Where are you buying your wood from?
Wood has so many differant prices that simply buying from a differant source might get you a more desireable wood..
I learned a long time ago to go as close to the forest as you can to buy wood cheap..
For example If I buy wood at a lumberyard or a big box store like Home Depot Wood is 10 times more expensive than if you buy it from a small to medium sawmill.
For example I buy white oak for 80 cents a bd.ft. I can buy soft maple for 40 cents abd.ft. and hard maple for a little over a dollar a bd.ft.
Just so we are all on the same page an 8 foot long maple board 12 inches wide one inch thick will sell for $72.00 at a lumberyard while that same board will sell for around $8.00 at a sawmill.
The differance in price is all the middle men who handle it..

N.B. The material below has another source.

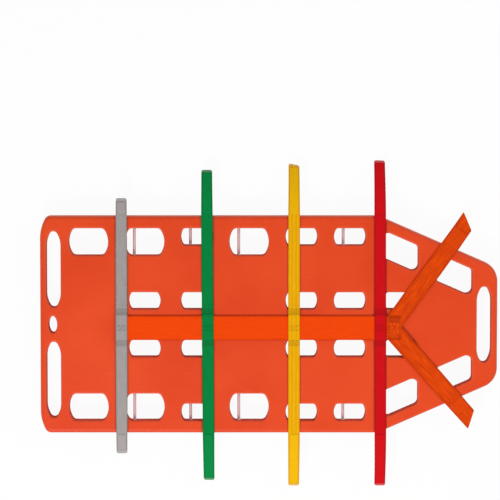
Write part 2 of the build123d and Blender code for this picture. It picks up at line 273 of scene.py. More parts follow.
def board_mesh(outlines):
    """Walls: every outline carried down its edge profile. Faces: skins between the walls. The top
    skin sinks by the depth times 2 + sin(21x + 1.3) sin(17y + 0.4) + sin(9x - 24y), slow waves of
    up to half a millimetre, as a cooled moulding does."""
    points, faces, edges, tops, bottoms, top_index, bottom_index = [], [], [], [], [], [], []
    first = 0
    for number, (outline, normals) in enumerate(outlines):
        roll, side = (hole_lip, 1) if number else (edge_roll, -1)
        offset, height, lip, wall = edge_profile(roll, side)
        flat = outline + normals * offset[:, None]
        rows = np.stack([flat.real, flat.imag, np.repeat(height[:, None], len(outline), 1)], -1)
        index = first + np.arange(flat.size).reshape(flat.shape)
        upper, lower = index[:-1], index[1:]
        quad = [upper, lower, np.roll(lower, -1, 1), np.roll(upper, -1, 1)]
        faces.append(np.stack(quad if number == 0 else quad[::-1], -1).reshape(-1, 4))
        points.append(rows.reshape(-1, 3))
        edge = np.stack([lip * (number > 0), wall * (number == 0), wall * (number > 0)], 1)
        edges.append(np.repeat(edge, len(outline), 0))
        tops.append(rows[0, :, :2])
        bottoms.append(rows[-1, :, :2])
        top_index.append(index[0])
        bottom_index.append(index[-1])
        first += flat.size
    for loops, index, level, spacing in (
        (tops, top_index, board_top, top_spacing),
        (bottoms, bottom_index, board_bottom, under_spacing),
    ):
        grid, triangles = skin(loops, spacing)
        names = np.concatenate(index + [first + np.arange(len(grid))])
        triangles = names[triangles]
        faces.append(triangles if level == board_top else triangles[:, ::-1])
        points.append(np.column_stack([grid, np.full(len(grid), level)]))
        edges.append(np.zeros((len(grid), 3)))
        first += len(grid)
    points = np.concatenate(points)
    x, y = points[:, 0], points[:, 1]
    sink = sink_depth * (2 + np.sin(21 * x + 1.3) * np.sin(17 * y + 0.4) + np.sin(9 * x - 24 * y))
    points[:, 2] -= np.where(points[:, 2] > parting, sink, 0)
    piece = make_piece("board", points, faces)
    # Masks of the painted light: lip highlight, rim reflection and hole-wall tint, one vector a corner.
    painted_edge_light = np.concatenate(edges).astype(np.float32).ravel()
    piece.data.attributes.new("edges", "FLOAT_VECTOR", "POINT").data.foreach_set("vector", painted_edge_light)
    return piece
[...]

You're talkin' the hardest local hardwood, maple, to the softest local hardwood, aspen or popple as it's called here.
Some like aspen even for floors in a stocking footed bedroom.
It's nice to work with.
It's very white.
You can use aspen as the background wood where it doesn't show and maple where it shows. I could brag aspen up and I could run it down. The truth is it is not a replacement for maple.
Not sure what kind of aspen you have there, but our regional aspen (Montana) warps, planes fuzzy, and is pretty soft. If you were making rustic furniture, it would be acceptable, but not for anything very fine.
http://www.sustainabledreams.com/welcome.htm
http://moabcustomlogfurniture.com/
Edit: If you're looking for an inexpensive, light-colored, stable wood that is easy to machine and finish, try poplar. If you like your design, you can always repeat it in maple, after already having worked the bugs out. Maple is very hard and may present difficulties for a new woodworker to start on.